Collecting Guide How to care for silver

Collecting Guide: How to care for silver

Christie’s silver department offers expert advice on the best ways to maintain the precious metal’s sparkle, from avoiding tarnish to going easy on the Brussels sprouts

1. Get storage right


A pair of silver water pitchers. Mark of Frederick Marquand, New York, circa 1830. Sold for $5,000 in the American Furniture, Folk Art and Silver sale on 22 January 2016 at Christie’s in New York

Silver should be stored wrapped in dry, acid-free tissue paper and placed inside cotton or Tarnprufe bags. It should not be kept near to or touching smoke, household paints, rubber, newspaper, wool, felt or velvet.

It is also advised that it should not be kept inside oak furniture due to the wood’s acidic nature. Silver that has been lacquered can be stored without special protection — although it might be sensible to cover each piece with acid-free tissue paper to protect from dust.

   

2. Tackle tarnish


A mid-century American silver three-piece tea and coffee service. Mark of Gorham Mfg. Co., Providence, 1956. Sold for $875 in Living with Art, 9-10 February 2016 at Christie’s in New York

Over time, tarnish can appear on silver items as a dull, grey or black film. Silver dip can be used to remove this coating. Contrary to the name, you should never submerge silver in silver dip, but should apply it with cotton wool, before drying pieces with a soft linen tea towel and then polishing with a silver cloth.

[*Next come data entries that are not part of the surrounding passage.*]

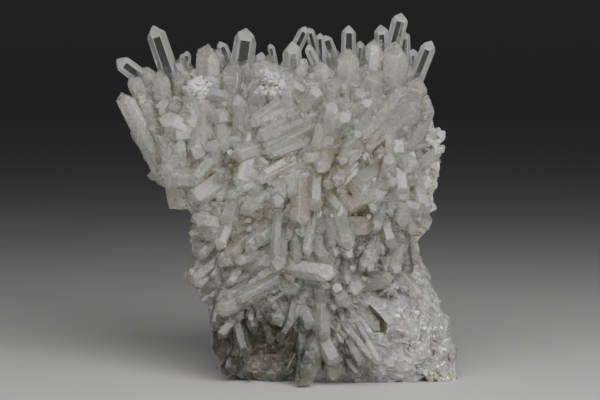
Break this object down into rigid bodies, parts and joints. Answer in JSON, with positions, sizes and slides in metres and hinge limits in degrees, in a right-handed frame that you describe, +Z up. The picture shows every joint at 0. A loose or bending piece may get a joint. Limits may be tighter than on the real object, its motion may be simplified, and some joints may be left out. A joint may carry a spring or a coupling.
{
  "type": "quartz crystal cluster",
  "caption": "Cluster of milky and clear six-sided quartz crystals on massive white quartz, standing on a flat cut.",
  "frame": {"origin": "middle of the stone's box, on the flat cut that it stands on", "axes": "+Z up, the crystal face looks along -Y, +X to the right seen from the front"},
  "size_m": [0.1699, 0.0788, 0.1829],
  "materials": {
    "quartz": "natural"
  },
  "bodies": {
    "root": {"quartz_cluster": "quartz"}
  },
  "joints": []
}
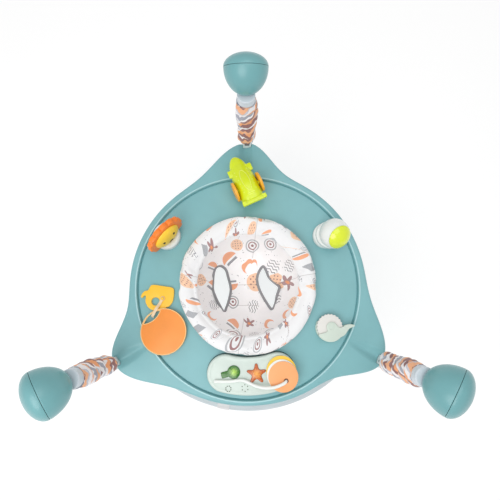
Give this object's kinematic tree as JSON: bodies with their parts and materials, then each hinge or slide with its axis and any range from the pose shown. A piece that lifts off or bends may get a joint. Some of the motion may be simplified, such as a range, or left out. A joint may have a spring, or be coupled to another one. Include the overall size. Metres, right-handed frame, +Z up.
{
  "type": "baby activity jumper",
  "caption": "Three-lobed play tray with a turning fabric seat and toys, hung on sprung covers from posts on a rounded base ring.",
  "frame": {"origin": "middle of the outline at floor level", "axes": "+Z up; the front with the light panel faces -Y; one post stands at the back, towards +Y"},
  "size_m": [0.9182, 0.955, 0.8032],
  "materials": {
    "teal_plastic": "satin moulded",
    "white_plastic": "satin moulded",
    "grey_plastic": "satin moulded",
    "mint_plastic": "satin moulded",
    "lime_plastic": "glossy moulded",
    "yellow_plastic": "satin moulded",
    "orange_plastic": "satin moulded",
    "peach_plastic": "satin moulded",
    "green_plastic": "clear tinted",
    "seat_fabric": "printed woven polyester",
    "cover_fabric": "gathered printed fabric",
    "webbing": "woven webbing",
    "spring_steel": "zinc plated wire",
    "rubber": "moulded"
  },
  "bodies": {
    "frame": {"base_tube_1": "grey_plastic", "base_tube_2": "grey_plastic", "base_tube_3": "grey_plastic", "foot_1": "white_plastic", "foot_2": "white_plastic", "foot_3": "white_plastic", "foot_pad_1": "rubber", "foot_pad_2": "rubber", "foot_pad_3": "rubber", "post_1": "grey_plastic", "post_2": "grey_plastic", "post_3": "grey_plastic", "housing_cap_1": "teal_plastic", "housing_cap_2": "teal_plastic", "housing_cap_3": "teal_plastic", "housing_body_1": "teal_plastic", "housing_body_2": "teal_plastic", "housing_body_3": "teal_plastic", "spring_neck_1": "grey_plastic", "spring_neck_2": "grey_plastic", "spring_neck_3": "grey_plastic", "spring_1": "spring_steel", "spring_2": "spring_steel", "spring_3": "spring_steel", "safety_strap_1": "webbing", "safety_strap_2": "webbing", "safety_strap_3": "webbing", "spring_cover_1": "cover_fabric", "spring_cover_2": "cover_fabric", "spring_cover_3": "cover_fabric"},
    "tray": {"tray": "teal_plastic", "spring_clip_1": "white_plastic", "spring_clip_2": "white_plastic", "spring_clip_3": "white_plastic", "racer_base": "white_plastic", "lion_base": "white_plastic", "dome_base": "white_plastic", "snail_body": "mint_plastic", "elephant": "yellow_plastic", "panel_housing": "mint_plastic", "page_rod": "white_plastic"},
    "seat": {"seat_ring": "white_plastic", "seat_pad": "seat_fabric", "seat_pouch": "seat_fabric"},
    "racer": {"racer_body": "lime_plastic", "racer_wheel_left": "yellow_plastic", "racer_wheel_right": "yellow_plastic"},
    "lion": {"lion_mane": "orange_plastic", "lion_face": "yellow_plastic"},
    "dome": {"dome_head": "white_plastic", "dome_visor": "lime_plastic"},
    "snail": {"snail_shell": "white_plastic"},
    "teether": {"link_strap": "peach_plastic", "teether": "orange_plastic"},
    "bulb": {"bulb_button": "green_plastic"},
    "star": {"star_button": "orange_plastic"},
    "yellow_page": {"page_yellow": "yellow_plastic"},
    "white_page": {"page_white": "white_plastic"},
    "peach_page": {"page_peach": "peach_plastic"}
  },
  "joints": [
    {"name": "bounce", "type": "slide", "parent": "frame", "child": "tray", "axis": [0, 0, 1], "range_m": [-0.1, 0.03], "stiffness_N_per_m": 1200, "springref_m": 0.0403, "deforming": ["spring_1", "spring_2", "spring_3", "safety_strap_1", "safety_strap_2", "safety_strap_3", "spring_cover_1", "spring_cover_2", "spring_cover_3"]},
    {"name": "seat_swivel", "type": "hinge", "parent": "tray", "child": "seat", "pos_m": [0, -0.02493, 0.45], "axis": [0, 0, 1], "continuous": true},
    {"name": "racer_rock", "type": "hinge", "parent": "tray", "child": "racer", "pos_m": [-0.00669, 0.26999, 0.47], "axis": [-0.91, -0.4147, 0], "range_deg": [-10, 10], "stiffness_Nm_per_rad": 0.3},
    {"name": "lion_spin", "type": "hinge", "parent": "tray", "child": "lion", "pos_m": [-0.23363, 0.11545, 0.47], "axis": [0, 0, 1], "continuous": true},
    {"name": "dome_spin", "type": "hinge", "parent": "tray", "child": "dome", "pos_m": [0.22632, 0.1143, 0.468], "axis": [0, 0, 1], "continuous": true},
    {"name": "snail_shell_spin", "type": "hinge", "parent": "tray", "child": "snail", "pos_m": [0.22626, -0.14523, 0.458], "axis": [0, 0, 1], "continuous": true},
    {"name": "teether_swing", "type": "hinge", "parent": "tray", "child": "teether", "pos_m": [-0.24084, -0.06391, 0.458], "axis": [0, 0, 1], "range_deg": [-20, 4]},
    {"name": "bulb_push", "type": "slide", "parent": "tray", "child": "bulb", "axis": [0, 0, -1], "range_m": [0, 0.002], "stiffness_N_per_m": 400},
    {"name": "star_push", "type": "slide", "parent": "tray", "child": "star", "axis": [0, 0, -1], "range_m": [0, 0.002], "stiffness_N_per_m": 400},
    {"name": "yellow_page_turn", "type": "hinge", "parent": "tray", "child": "yellow_page", "pos_m": [0.1013, -0.28405, 0.476], "axis": [0, 0, 1], "continuous": true},
    {"name": "white_page_turn", "type": "hinge", "parent": "tray", "child": "white_page", "pos_m": [0.1013, -0.28405, 0.479], "axis": [0, 0, 1], "continuous": true},
    {"name": "peach_page_turn", "type": "hinge", "parent": "tray", "child": "peach_page", "pos_m": [0.1013, -0.28405, 0.482], "axis": [0, 0, 1], "continuous": true}
  ]
}
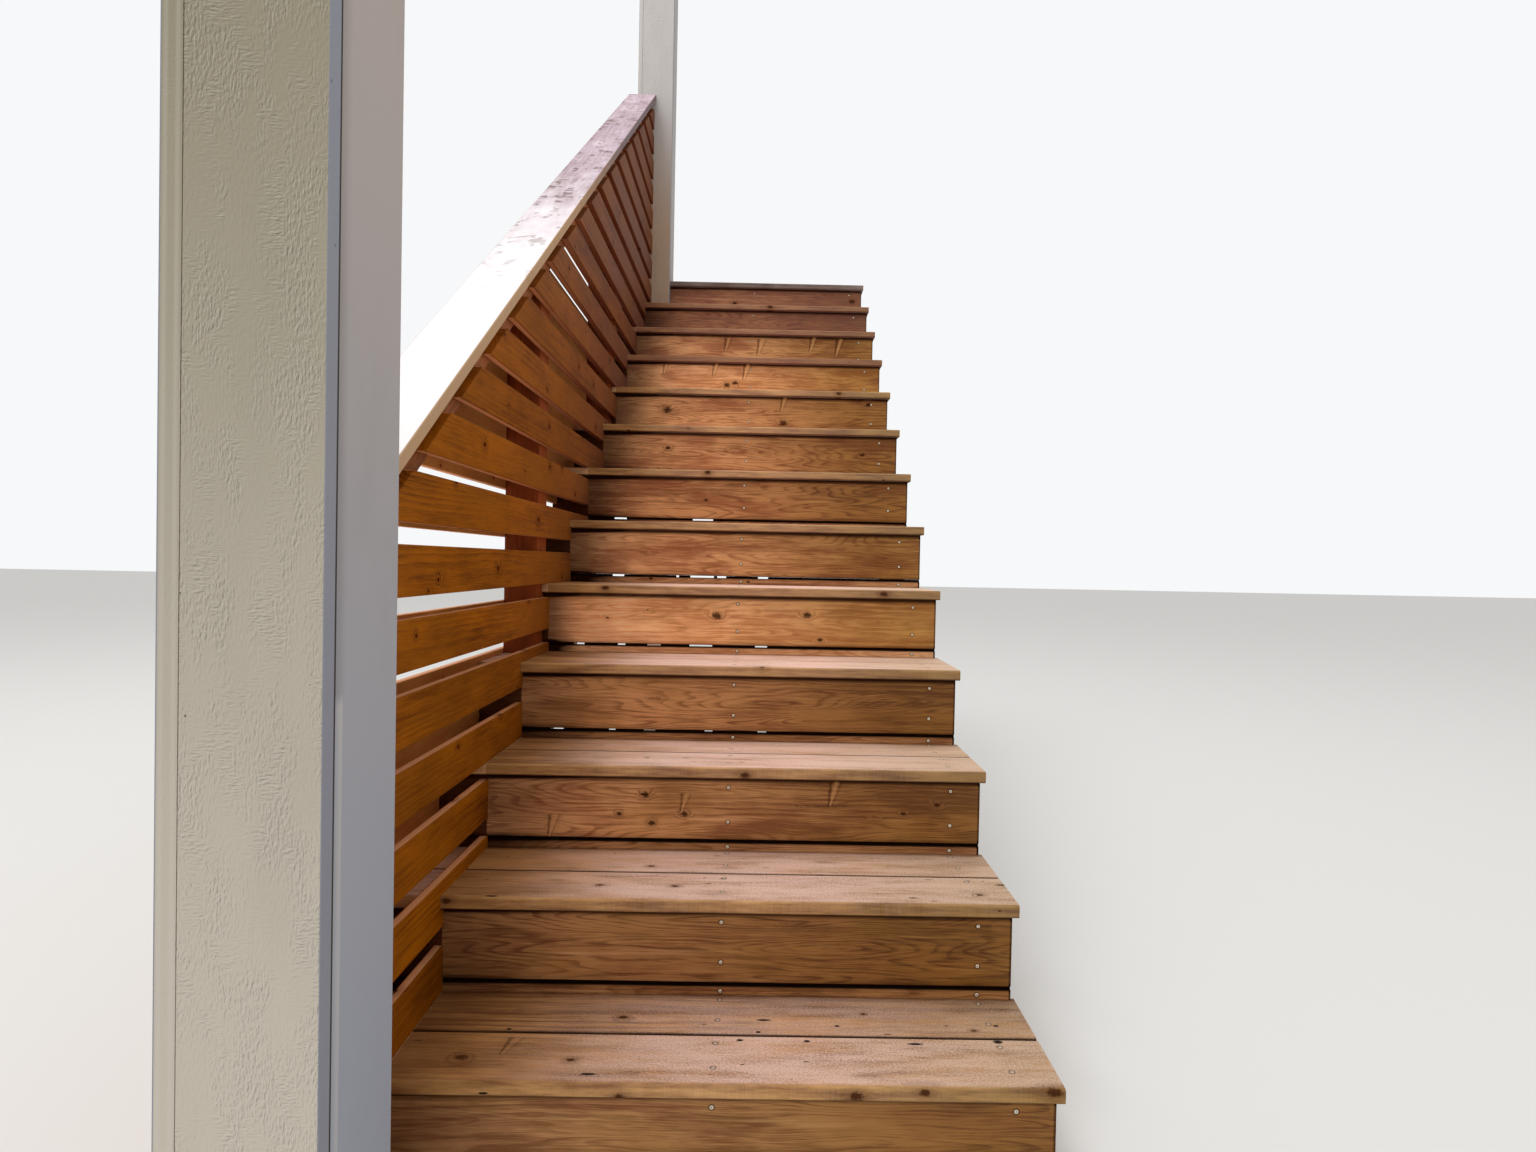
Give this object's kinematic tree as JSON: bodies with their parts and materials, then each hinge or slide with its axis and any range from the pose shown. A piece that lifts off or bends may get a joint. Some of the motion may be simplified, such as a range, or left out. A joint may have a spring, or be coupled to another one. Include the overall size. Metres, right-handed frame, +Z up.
{
  "type": "wooden deck stairs",
  "caption": "Straight flight of timber deck stairs with closed risers on three sawtooth stringers, a slatted guard with a sloping cap on one side and two cased posts.",
  "frame": {"origin": "set-out point: on the ground, at the front of the middle stringer's foot, on its centre line", "axes": "+Z up, +Y horizontally up the flight, +X towards the wall side, on the right of a person who climbs"},
  "size_m": [1.2296, 3.5572, 4.2765],
  "materials": {
    "tread_boards": "clear-stained softwood, worn satin",
    "riser_boards": "brown-stained softwood, satin",
    "frame_timber": "rough-sawn framing softwood, unfinished",
    "weathered_board": "weathered grey-brown softwood",
    "guard_timber": "stained softwood, matt",
    "slats": "oiled knotty softwood, satin",
    "cap_board": "stained softwood, worn satin",
    "post_paint": "rough-sawn timber, painted off-white, matt"
  },
  "bodies": {
    "root": {"tread_01": "tread_boards", "tread_02": "tread_boards", "tread_03": "tread_boards", "tread_04": "tread_boards", "tread_05": "tread_boards", "tread_06": "tread_boards", "tread_07": "tread_boards", "tread_08": "tread_boards", "tread_09": "tread_boards", "tread_10": "tread_boards", "tread_11": "tread_boards", "tread_12": "tread_boards", "riser_01": "riser_boards", "riser_02": "riser_boards", "riser_03": "riser_boards", "riser_04": "riser_boards", "riser_05": "riser_boards", "riser_06": "riser_boards", "riser_07": "riser_boards", "riser_08": "riser_boards", "riser_09": "riser_boards", "riser_10": "riser_boards", "riser_11": "riser_boards", "riser_12": "riser_boards", "riser_13": "riser_boards", "stringer_left": "frame_timber", "stringer_middle": "frame_timber", "stringer_right": "frame_timber", "hanger_board": "frame_timber", "rim_joist": "frame_timber", "landing_edge_board": "weathered_board", "guard_post_foot": "guard_timber", "guard_post_lower": "guard_timber", "guard_post_upper": "guard_timber", "guard_post_head": "guard_timber", "guard_inner_slats": "slats", "guard_outer_slats": "slats", "guard_subrail": "guard_timber", "guard_cap_rail": "cap_board", "foot_post_core": "frame_timber", "foot_post_casing": "post_paint", "head_post_core": "frame_timber", "head_post_casing": "post_paint"}
  },
  "joints": []
}
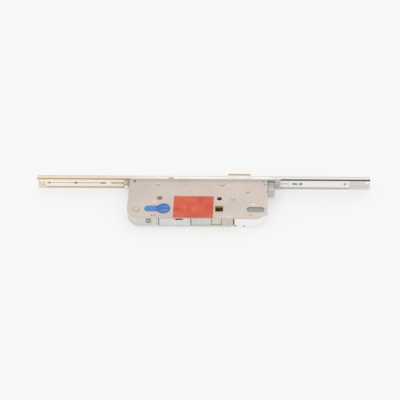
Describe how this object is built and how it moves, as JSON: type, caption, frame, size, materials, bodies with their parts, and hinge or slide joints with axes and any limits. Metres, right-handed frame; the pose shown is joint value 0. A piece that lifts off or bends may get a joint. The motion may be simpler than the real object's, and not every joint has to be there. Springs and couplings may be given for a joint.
{
  "type": "multipoint door lock",
  "caption": "Centre section of a multipoint mortise lock: case with latch, deadbolt, follower and gear drive on a channel faceplate with drive rods and roller cams.",
  "frame": {"origin": "on the axis of the follower's square hole, at half the thickness of the case", "axes": "+X up the door along the faceplate, +Y towards the faceplate's front, +Z out of the case cover"},
  "size_m": [0.4405, 0.0855, 0.02],
  "materials": {
    "faceplate_steel": "zinc-plated steel",
    "case_steel": "satin zinc-plated sheet steel",
    "drive_steel": "yellow-passivated steel",
    "brass": "yellow-passivated die-cast zinc",
    "spring_steel": "bright spring wire",
    "blue_plastic": "matt blue plastic",
    "white_plastic": "matt white plastic",
    "beige_plastic": "matt beige plastic",
    "label_red": "printed red film",
    "gear_steel": "sintered steel"
  },
  "bodies": {
    "case": {"faceplate": "faceplate_steel", "case_tray": "case_steel", "case_lower_wall": "case_steel", "case_upper_wall": "case_steel", "case_cover": "case_steel", "slot_plate": "gear_steel", "case_pillars": "case_steel", "fixing_sleeve": "white_plastic", "gear_axles": "case_steel", "gear_spacers": "gear_steel", "bolt_guide_pin": "case_steel", "spring_seat": "case_steel", "lower_bracket": "case_steel", "lower_bracket_stud": "case_steel", "lower_bracket_rivet": "case_steel", "upper_bracket": "case_steel", "upper_bracket_stud": "case_steel", "upper_bracket_rivet": "case_steel", "latch_guide": "white_plastic", "label": "label_red", "rear_shield": "white_plastic", "spring_housing": "faceplate_steel", "latch_spring": "spring_steel", "handle_spring": "spring_steel"},
    "drive": {"drive_slider": "drive_steel", "lower_rod": "drive_steel", "upper_rod": "drive_steel", "rod_keys": "drive_steel", "coupling_block": "gear_steel", "bolt_cam_plate": "gear_steel", "cam_studs": "gear_steel"},
    "lower_cam_roller": {"lower_roller": "gear_steel"},
    "upper_cam_roller": {"upper_roller": "gear_steel"},
    "deadbolt": {"deadbolt": "gear_steel", "deadbolt_pin": "gear_steel"},
    "latch": {"latch_head": "gear_steel", "latch_tail": "gear_steel"},
    "follower": {"follower": "brass"},
    "spring_cap": {"spring_cap": "beige_plastic"},
    "rack_pinion": {"rack_pinion": "gear_steel"},
    "idler_gear": {"idler_gear": "gear_steel"},
    "cam_wheel": {"cam_wheel": "gear_steel"},
    "cylinder_plug": {"cylinder_plug": "blue_plastic"}
  },
  "joints": [
    {"name": "drive_slide", "type": "slide", "parent": "case", "child": "drive", "axis": [1, 0, 0], "range_m": [0, 0.02]},
    {"name": "lower_roller_spin", "type": "hinge", "parent": "drive", "child": "lower_cam_roller", "pos_m": [-0.1923, 0.062, 0], "axis": [0, 1, 0], "continuous": true},
    {"name": "upper_roller_spin", "type": "hinge", "parent": "drive", "child": "upper_cam_roller", "pos_m": [0.1064, 0.062, 0], "axis": [0, 1, 0], "continuous": true},
    {"name": "deadbolt_slide", "type": "slide", "parent": "case", "child": "deadbolt", "axis": [0, 1, 0], "range_m": [0, 0.02]},
    {"name": "pinion_turn", "type": "hinge", "parent": "case", "child": "rack_pinion", "pos_m": [-0.081, 0.04651, 0], "axis": [0, 0, 1], "range_deg": [-153, 0]},
    {"name": "idler_turn", "type": "hinge", "parent": "case", "child": "idler_gear", "pos_m": [-0.0692, 0.03534, 0], "axis": [0, 0, 1], "range_deg": [0, 131]},
    {"name": "cam_wheel_turn", "type": "hinge", "parent": "case", "child": "cam_wheel", "pos_m": [-0.078, 0.0195, 0], "axis": [0, 0, 1], "range_deg": [-122.5, 0]},
    {"name": "follower_turn", "type": "hinge", "parent": "case", "child": "follower", "pos_m": [0, 0, 0], "axis": [0, 0, 1], "range_deg": [-36, 0], "stiffness_Nm_per_rad": 0.8, "springref_deg": 20.05},
    {"name": "latch_slide", "type": "slide", "parent": "case", "child": "latch", "axis": [0, 1, 0], "range_m": [-0.0095, 0], "deforming": ["latch_spring"]},
    {"name": "spring_cap_slide", "type": "slide", "parent": "case", "child": "spring_cap", "axis": [1, 0, 0], "range_m": [-0.0075, 0], "deforming": ["handle_spring"]},
    {"name": "plug_pull", "type": "slide", "parent": "case", "child": "cylinder_plug", "axis": [0, 0, 1], "range_m": [0, 0.02]}
  ],
  "couplings": [
    {"joint": "deadbolt_slide", "follows": "drive_slide", "ratio": 1},
    {"joint": "pinion_turn", "follows": "drive_slide", "rad_per_m": -133.33},
    {"joint": "idler_turn", "follows": "drive_slide", "rad_per_m": 114.29},
    {"joint": "cam_wheel_turn", "follows": "drive_slide", "rad_per_m": -106.67},
    {"joint": "follower_turn", "follows": "latch_slide", "rad_per_m": 66.1},
    {"joint": "spring_cap_slide", "follows": "latch_slide", "ratio": 0.7734}
  ]
}
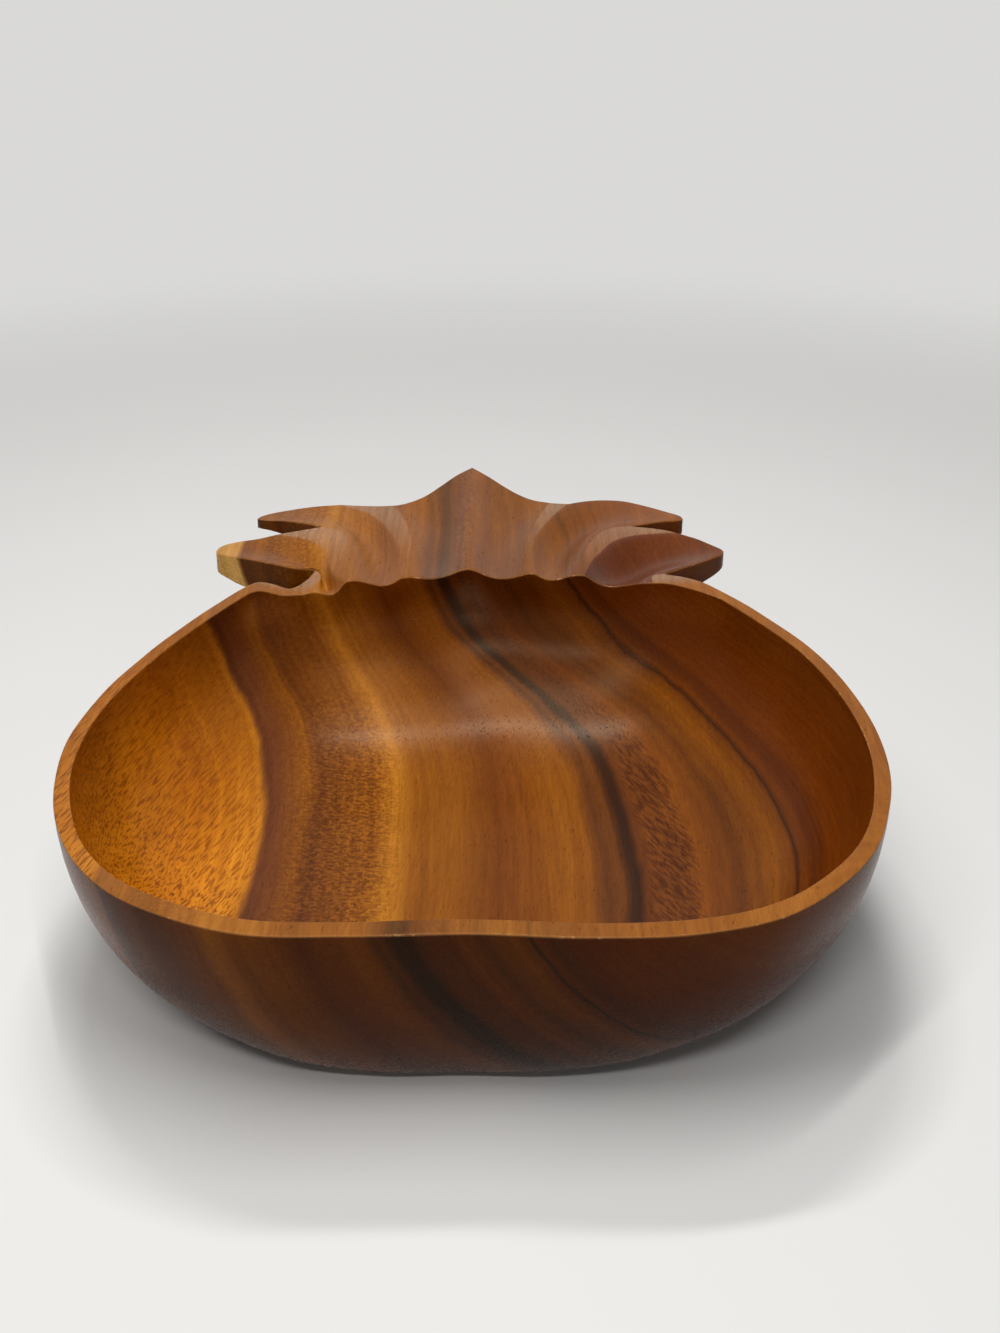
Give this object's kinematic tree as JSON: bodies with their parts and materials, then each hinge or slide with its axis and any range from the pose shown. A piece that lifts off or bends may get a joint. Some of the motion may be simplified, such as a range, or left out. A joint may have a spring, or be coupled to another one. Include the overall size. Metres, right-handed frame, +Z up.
{
  "type": "serving bowl",
  "caption": "Shallow wooden serving bowl carved from one block in the shape of a pineapple, with a flat rim, an oval hollow and a flat crown of gouged leaves behind it.",
  "frame": {"origin": "under the middle of the whole length and width, on the surface that the foot stands on", "axes": "+Z up out of the hollow, +Y from the bowl's front towards the tip of the crown, +X to the right seen from the front"},
  "size_m": [0.28, 0.392, 0.072],
  "materials": {
    "oiled_wood": "oiled and rubbed to a satin sheen"
  },
  "bodies": {
    "root": {"carved_bowl": "oiled_wood"}
  },
  "joints": []
}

Try to avoid getting Silver Dip into hollow decorations — such as fruit or small figures — as they may prove difficult to rinse and then dry thoroughly. Silver polish provides a more long-term solution to tarnish removal as, unlike silver dip, it leaves a protective layer on the item’s surface. Don’t be tempted to use solutions designed for other materials, such as copper or brass. 

   

3. For smaller items, use the right tools


A pair of silver salt cellars. Mark of Tiffany & Co. New York, circa 1890. Sold for $2,375 in the American Furniture, Folk Art and Silver sale on 22 January 2016 at Christie’s in New York

For small objects use a hog’s hair brush, not a toothbrush or household paintbrush, because these are too abrasive. If necessary, use a cotton bud: dip this into Silver Dip and work gently into crevices to remove the tarnish before rinsing and drying.

   

4. It is possible to clean too much


A silver soup tureen. Retail Mark of A.Schmidt & Son, probably New York, circa 1900. Sold for $15,000 in the American Furniture, Folk Art and Silver sale on 22 January 2016 at Christie’s in New York

Although it’s tempting to remove tarnish as soon as it appears, ideally silver should be cleaned as little as possible. The abrasive nature of polish can damage engraved decorations, as well as causing holes in embossed work or eroding the surface of Sheffield plate.

To avoid abrasion when cleaning, consider switching harsh polish for hot, soapy water, rinsing and then drying your silver before budding with a soft cloth specially made for silver — Goddard’s Long Term Silver Cloth is ideal. Silver should never, however, go in the dishwasher.

   

5. Dry — then dry again


A silver tea urn. Mark of Ball, Black & Co, New York, 1851-1876. Sold for $4,375 in the American Furniture, Folk Art and Silver sale on 22 January 2016 at Christie’s in New York

Silver that has been properly dried does not tarnish as easily. After removing damp from silver with a soft linen cloth, it should either be placed in a drying cabinet at 50-60°C for 15-30 minutes, or dried using a hair dryer kept at least 15cm away from the silver. However, do not use this method if the object has handles or other fittings of wood or ivory, since these could become damaged.

   

6. Handle with care


An assembled American silver flatware part service. Mark of Gorham Mfg. Co., Providence, late 19th/early 20th century. Sold for $2,500 in Living with Art, 9-10 February 2016 at Christie’s in New York

When cleaning silver, rest it on your hand, rather than on a hard work surface, and work gently in a circular motion. Wearing cotton gloves when handling silver is recommended, so as not to leave fingerprints, which contain potentially damaging acids.

Where silver is used as tableware, be aware that foods including eggs, Brussels sprouts, vinegar and salt all tarnish the material very quickly. It’s important to wash silver soon after it has come into contact with these.